A Sul, é incontornável a ria Formosa. Recebe as águas dos rios Seco e Gilão e das ribeiras de São Lourenço, Marim, Mosqueiros, Almargem e Cacela e estende-se por 60 km desde a praia do Ancão, a Oeste, até à Praia da Manta Rota, a Este, estendendo-se pelos concelhos de Loulé, Faro, Olhão, Tavira e Vila Real de Santo António. Ali, a barreira é formada por duas penínsulas (Ancão e Cacela) e cinco ilhas: Barreta, Culatra, Armona, Tavira e Cabanas. «Estas ilhas fecham sapais, que umas vezes estão cobertos de água, outras a descoberto, sendo que se chama sapal a áreas periodicamente alagadas por água salobras».
Outro elemento que pode levar na bagagem de férias para o Algarve este ano é que este é um dos sítios Ramsar no país, zonas húmida classificadas como local de importância ecológica internacional ao abrigo de uma convenção da UNESCO de 1971.
A Sul há ainda a ria de Alvor, outra laguna que recebe as águas de quatro ribeiras nascida da Sera de Mochique: Farelo, Torre, Odiáxere e Arão. Indo para Norte, chegamos à barrinha de Esmoriz ou Lagoa de Paramos que, do ponto de vista geológico, ainda é uma laguna. Recebe as águas dos rios Lambo e Buçaquinho – «rios de menor importância de que nunca ninguém falou mesmo nós que na escola estudávamos todos os afluentes» – e ainda da ribeira de Silvade.
O que também é uma laguna é a Lagoa de Óbidos, outro exemplo de como os nomes antigos ficaram: é uma laguna porque tem uma aberta ao mar, enquanto uma lagoa é um lago de pequenas dimensões, fechado, mesmo que possa ser aberto artificialmente.
Também temos desses, claro.
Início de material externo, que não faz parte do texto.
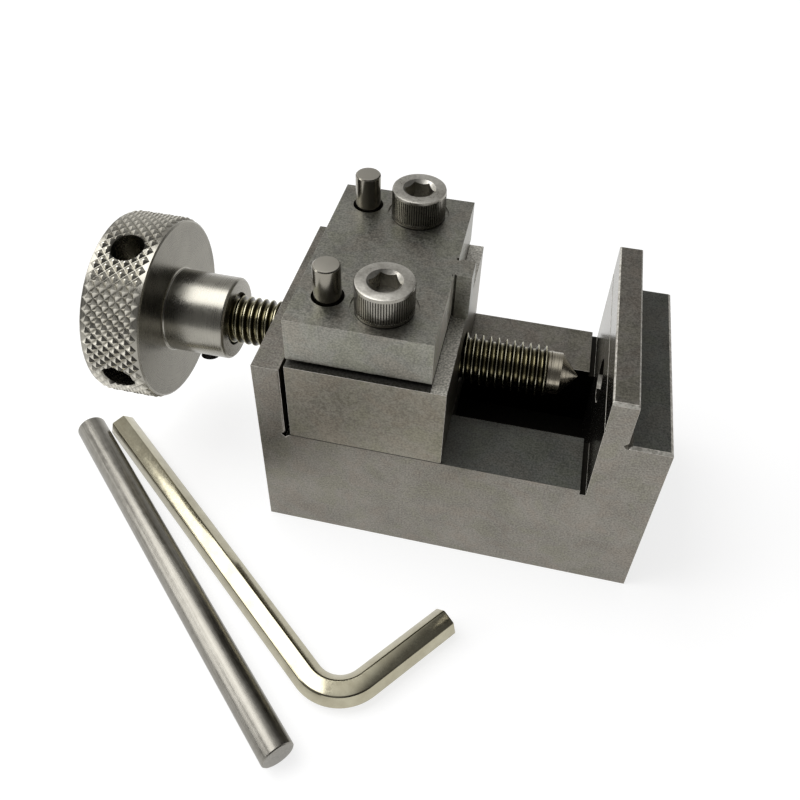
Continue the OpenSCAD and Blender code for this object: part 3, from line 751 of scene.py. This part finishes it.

A Lagoa de Albufeira tem uma curiosidade: antes de o Tejo desaguar no Mar da Palha, fruto de um sistema de falhas paralelas que rasgaram a crosta na direção que vingou, era para a ali que chegava, lembrou Galopim. Mas há um facto que ainda pode citar: há três lagoas na lagoa de Albufeira: a grande, a pequena e a Estacada. A grande tem uma profundidade superior a 15 metros e é a mais funda de Portugal. Sendo lagoa, está totalmente fechada ao mar, mas o cordão dunar é aberto regularmente na primavera. A lagoa de Melides esteve um dia ligada ao mar, terá sido até um porto pesqueiro no século XVIII, mas hoje está totalmente fechada e não é aberta. Caso diferente é a Lagoa de Santo André, que este ano também não será aberta, mas que costuma ser todos os anos. Na Figueira da Foz encontram-se as Lagoas de Quiaios mas a maior lagoa do país é a Pateira de Fermentelos, outro sítio Ramsar, localizada no triângulo dos concelhos de Águeda, Aveiro e Oliveira do Bairro.
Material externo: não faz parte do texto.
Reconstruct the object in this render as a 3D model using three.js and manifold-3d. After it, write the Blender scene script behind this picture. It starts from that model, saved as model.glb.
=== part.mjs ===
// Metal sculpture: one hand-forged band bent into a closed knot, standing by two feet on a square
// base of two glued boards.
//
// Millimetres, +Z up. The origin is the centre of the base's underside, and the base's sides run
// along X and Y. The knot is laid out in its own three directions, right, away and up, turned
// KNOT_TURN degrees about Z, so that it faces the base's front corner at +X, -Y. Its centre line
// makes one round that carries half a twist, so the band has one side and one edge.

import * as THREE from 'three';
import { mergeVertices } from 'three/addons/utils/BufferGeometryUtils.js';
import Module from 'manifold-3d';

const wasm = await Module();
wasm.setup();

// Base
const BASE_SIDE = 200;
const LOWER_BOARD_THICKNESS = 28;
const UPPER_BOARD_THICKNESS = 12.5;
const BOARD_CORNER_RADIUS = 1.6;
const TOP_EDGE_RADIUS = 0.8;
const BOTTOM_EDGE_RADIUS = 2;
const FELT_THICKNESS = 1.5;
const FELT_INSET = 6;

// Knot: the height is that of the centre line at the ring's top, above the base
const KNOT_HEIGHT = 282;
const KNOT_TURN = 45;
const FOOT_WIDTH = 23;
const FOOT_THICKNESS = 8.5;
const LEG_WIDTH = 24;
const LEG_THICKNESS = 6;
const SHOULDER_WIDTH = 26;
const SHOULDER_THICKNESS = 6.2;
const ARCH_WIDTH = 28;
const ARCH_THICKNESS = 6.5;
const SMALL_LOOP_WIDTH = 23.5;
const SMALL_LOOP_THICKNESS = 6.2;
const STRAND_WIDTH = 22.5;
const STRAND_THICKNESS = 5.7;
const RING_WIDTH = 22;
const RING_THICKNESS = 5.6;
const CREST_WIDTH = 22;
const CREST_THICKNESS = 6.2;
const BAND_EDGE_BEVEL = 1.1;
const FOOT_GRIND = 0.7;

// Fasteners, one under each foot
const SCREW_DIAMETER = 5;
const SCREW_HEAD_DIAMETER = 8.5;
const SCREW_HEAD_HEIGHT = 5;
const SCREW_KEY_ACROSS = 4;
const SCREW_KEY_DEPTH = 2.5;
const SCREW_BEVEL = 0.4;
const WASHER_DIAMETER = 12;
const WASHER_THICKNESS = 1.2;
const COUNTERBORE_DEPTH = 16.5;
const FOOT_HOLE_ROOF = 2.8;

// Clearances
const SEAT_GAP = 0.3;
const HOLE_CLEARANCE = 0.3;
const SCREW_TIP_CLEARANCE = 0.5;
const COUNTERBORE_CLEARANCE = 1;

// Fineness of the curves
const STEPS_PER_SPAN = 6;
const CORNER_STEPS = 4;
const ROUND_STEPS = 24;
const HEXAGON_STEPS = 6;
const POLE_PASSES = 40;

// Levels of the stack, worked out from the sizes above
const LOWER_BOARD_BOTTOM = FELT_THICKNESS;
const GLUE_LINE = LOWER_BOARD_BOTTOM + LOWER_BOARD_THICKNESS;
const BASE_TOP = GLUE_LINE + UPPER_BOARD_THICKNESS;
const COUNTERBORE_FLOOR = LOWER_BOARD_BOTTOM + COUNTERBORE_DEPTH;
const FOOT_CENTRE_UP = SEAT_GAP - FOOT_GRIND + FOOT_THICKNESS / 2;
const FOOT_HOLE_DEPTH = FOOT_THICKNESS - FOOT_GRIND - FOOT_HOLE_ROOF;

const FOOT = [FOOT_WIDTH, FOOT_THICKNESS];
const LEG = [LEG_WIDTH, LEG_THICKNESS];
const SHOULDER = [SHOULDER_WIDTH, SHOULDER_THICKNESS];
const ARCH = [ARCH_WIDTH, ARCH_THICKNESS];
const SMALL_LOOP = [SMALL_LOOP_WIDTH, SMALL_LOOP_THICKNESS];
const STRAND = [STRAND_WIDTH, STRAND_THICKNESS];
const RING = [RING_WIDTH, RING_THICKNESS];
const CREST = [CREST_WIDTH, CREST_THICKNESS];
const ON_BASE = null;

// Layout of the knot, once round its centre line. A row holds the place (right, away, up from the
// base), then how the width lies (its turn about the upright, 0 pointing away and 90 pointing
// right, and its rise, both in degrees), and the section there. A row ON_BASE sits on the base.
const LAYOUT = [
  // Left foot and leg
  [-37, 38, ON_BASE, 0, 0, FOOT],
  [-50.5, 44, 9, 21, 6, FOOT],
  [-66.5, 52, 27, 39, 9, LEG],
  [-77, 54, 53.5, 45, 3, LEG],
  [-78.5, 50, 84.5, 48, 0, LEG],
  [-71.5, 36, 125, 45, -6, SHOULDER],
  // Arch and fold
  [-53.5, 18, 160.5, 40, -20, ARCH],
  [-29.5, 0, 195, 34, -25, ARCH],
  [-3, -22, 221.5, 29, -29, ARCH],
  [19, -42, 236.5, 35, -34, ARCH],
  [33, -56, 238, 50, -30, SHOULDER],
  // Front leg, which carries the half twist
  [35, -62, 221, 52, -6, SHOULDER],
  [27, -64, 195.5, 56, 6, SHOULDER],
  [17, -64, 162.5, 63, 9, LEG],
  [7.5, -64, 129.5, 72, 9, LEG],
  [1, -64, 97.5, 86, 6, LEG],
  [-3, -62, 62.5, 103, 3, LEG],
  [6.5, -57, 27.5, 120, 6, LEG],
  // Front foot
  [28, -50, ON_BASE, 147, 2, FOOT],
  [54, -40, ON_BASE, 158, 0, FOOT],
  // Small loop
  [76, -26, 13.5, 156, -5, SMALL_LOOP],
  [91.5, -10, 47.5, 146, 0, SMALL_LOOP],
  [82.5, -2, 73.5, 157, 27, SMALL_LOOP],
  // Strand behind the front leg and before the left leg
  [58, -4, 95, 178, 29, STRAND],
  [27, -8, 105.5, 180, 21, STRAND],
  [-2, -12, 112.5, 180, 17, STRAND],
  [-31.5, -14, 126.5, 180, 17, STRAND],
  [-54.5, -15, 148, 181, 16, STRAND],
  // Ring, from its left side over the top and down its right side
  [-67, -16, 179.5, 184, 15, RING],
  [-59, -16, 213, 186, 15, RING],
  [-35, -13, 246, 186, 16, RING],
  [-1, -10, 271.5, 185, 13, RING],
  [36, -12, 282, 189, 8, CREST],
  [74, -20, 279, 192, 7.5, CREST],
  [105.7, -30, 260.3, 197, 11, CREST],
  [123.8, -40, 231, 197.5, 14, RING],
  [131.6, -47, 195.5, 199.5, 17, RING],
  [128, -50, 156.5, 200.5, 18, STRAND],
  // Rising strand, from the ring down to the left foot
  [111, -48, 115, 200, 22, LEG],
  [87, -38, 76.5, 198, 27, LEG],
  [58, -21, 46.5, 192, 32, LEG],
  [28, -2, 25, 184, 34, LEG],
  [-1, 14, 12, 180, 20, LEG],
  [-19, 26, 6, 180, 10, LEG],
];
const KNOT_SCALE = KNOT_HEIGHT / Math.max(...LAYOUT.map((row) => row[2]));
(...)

O que continua a vestir o nome de lagoa mas na realidade já é uma barragem há 100 anos é a Lagoa Comprida, na Serra da Estrela. Foi projetada em 1910 e a construção começou em 1912, com o muro alteado ao longo do tempo. «Civilizámos a lagoa e hoje é um importante depósito de água». Antes, era um espécime único no país: uma lagoa natural glaciar, o que nos leva a recuar pelo menos 18 mil anos, ao fim da glaciação na Serra da Estrela. Foi formada quando os glaciares derreteram e a água ficou nos fundões que o próprio gelo tinha cavado.
Há outras formas de nascerem lagoas. As lagoas vulcânicas formam-se por exemplo em zonas onde abateram vulcões e que depois são enchidas pela água das chuvas – em Portugal podem ser visitadas sobretudo nos Açores e na Madeira (no continente houve vulcanismo entre Lisboa e Mafra mas há 70 milhões de anos, portanto eventuais crateras como as que deram lugar por exemplo às lagoas de S. Miguel já se foram há muito).
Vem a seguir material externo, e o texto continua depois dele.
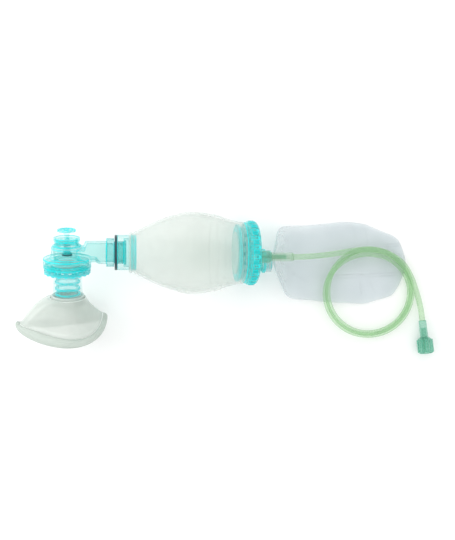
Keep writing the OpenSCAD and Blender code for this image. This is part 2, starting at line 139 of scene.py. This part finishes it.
def turned(name, section, base, steps=96, smooth=40):
    """Spins a closed section, as (radius, height) points, round the frame's Z axis."""
    deselect()
    bpy.ops.mesh.primitive_plane_add(size=1)
    piece = bpy.context.object
    piece.name = name
    bpy.ops.object.mode_set(mode="EDIT")
    bpy.ops.mesh.select_all(action="SELECT")
    bpy.ops.mesh.merge(type="CENTER")
    bpy.ops.transform.translate(value=(section[0][0], 0, section[0][1]))
    for here, there in zip(section, section[1:] + section[:1]):
        bpy.ops.mesh.extrude_region_move(
            TRANSFORM_OT_translate={"value": (there[0] - here[0], 0, there[1] - here[1])}
        )
    bpy.ops.mesh.select_all(action="SELECT")
    bpy.ops.mesh.spin(steps=steps, angle=math.tau, center=(0, 0, 0), axis=(0, 0, 1))
    bpy.ops.object.mode_set(mode="OBJECT")
    weld(piece)
    return settle(piece, base, smooth)


def bezier(points, t):
    a, b, c, d = (Vector(p) for p in points)
    return (1 - t) ** 3 * a + 3 * (1 - t) ** 2 * t * b + 3 * (1 - t) * t * t * c + t ** 3 * d


def curve_points(points, steps):
    return [tuple(bezier(points, i / steps)) for i in range(steps + 1)]


def ramp(value, low, high):
    """0 below low, 1 above high, and a smooth rise between."""
    t = min(max((value - low) / (high - low), 0), 1)
    return t * t * (3 - 2 * t)


def rounded_section(inner, outer, low, high, r, steps=4):
    """Section of a ring with rounded corners, as (radius, height) points."""
    corners = [
        (outer - r, high - r, 0), (inner + r, high - r, 90),
        (inner + r, low + r, 180), (outer - r, low + r, 270),
    ]
    return [
        (x + r * math.cos(math.radians(start + 90 * i / steps)),
         y + r * math.sin(math.radians(start + 90 * i / steps)))
        for x, y, start in corners
        for i in range(steps + 1)
    ]


# ---- oxygen tube ----

TUBE_D = 4.5
CUFF_END = 173.5
NIPPLE_END = 155.6
COIL_CENTRE = (122.5, -11.4)
LEAD_ROUTE = [
    (60.07, 16.7, 28.97), (66.2, 16.8, 27.9), (73.2, 17.2, 26), (81.2, 17.9, 22.9),
    (89.2, 18.8, 19.4), (97.2, 20, 16.4), (105.2, 21.4, 14.4), (113.2, 22.5, 13.2),
]
TAIL_ROUTE = [
    (148.2, 14.5, 6), (152.2, 10.5, 5.4), (156.2, 4.5, 4.6), (159.6, -2.5, 4.2),
    (162.2, -10.5, 4.2), (164.4, -18.5, 4.8), (165.8, -26.5, 5.9), (166.6, -34.5, 6.7),
]
# Radius and height of the strand's middle at each quarter turn, clockwise from the top.
COIL_TURNS = [
    (34.6, 6.6), (35.1, 6.6), (34.7, 6.6), (35.2, 6.4), (30.9, 4.5),
    (34.8, 2.3), (33.4, 2.3), (33, 2.3), (34.8, 2.3),
]
QUARTER_STEPS = 7


def catmull(points, t):
    """Smooth value through a list, at t counted in its steps."""
    i = min(int(t), len(points) - 2)
    t -= i
    before, here = Vector(points[max(i - 1, 0)]), Vector(points[i])
    there, after = Vector(points[i + 1]), Vector(points[min(i + 2, len(points) - 1)])
    return 0.5 * (
        2 * here + (there - before) * t + (2 * before - 5 * here + 4 * there - after) * t * t
        + (3 * here - before - 3 * there + after) * t ** 3
    )


def coil_point(quarters):
    radius, height = catmull(COIL_TURNS, quarters)
    angle = math.pi / 2 * (1 - quarters)
    x, y = radius * math.cos(angle), radius * math.sin(angle)
    return (COIL_CENTRE[0] + x, COIL_CENTRE[1] + y, 3.9 - 0.07 * x + 0.063 * y + height)


def tube_points():
    turns = [coil_point(i / QUARTER_STEPS) for i in range(8 * QUARTER_STEPS + 1)]
    bridge = (COIL_CENTRE[0] + 14.2, COIL_CENTRE[1] + 32.6, 7)
    return LEAD_ROUTE + turns + [bridge] + TAIL_ROUTE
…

Mas no continente há outro tipo de lagoas pouco conhecidas. São os chamados poljes de Mira-Minde ou a Nave do Barão, em Loulé – a terminologia geológica ficou com o nome eslavo, que quer dizer campo. São lagoas que vêm e vão: nestas regiões, o maciço calcário funciona como uma esponja, explicou Galopim de Carvalho. A chuva infiltra-se mas quando é muita «brota do interior do chão pelos mesmos buracos por onde entrou, como uma esponja ensopada em que a água sai por cima».
Na hora das perguntas, uma foi direta: que pensa o professor das dragagens que se fazem nestes sistemas, por exemplo na Lagoa de Óbidos? Terão tendência a desaparecer? «Os processos de dragagem são sempre agressões à natureza. O mar e o rio vivem num certo equilíbrio, móvel, mas se o homem faz ali uma dragagem ou construção, a natureza acaba por se perturbar. Desequilibra e acaba sempre por ter consequências diferentes das que o homem quer», respondeu Galopim, admitindo que este é mais um raciocínio do que uma resposta concreta. O resto o tempo dirá.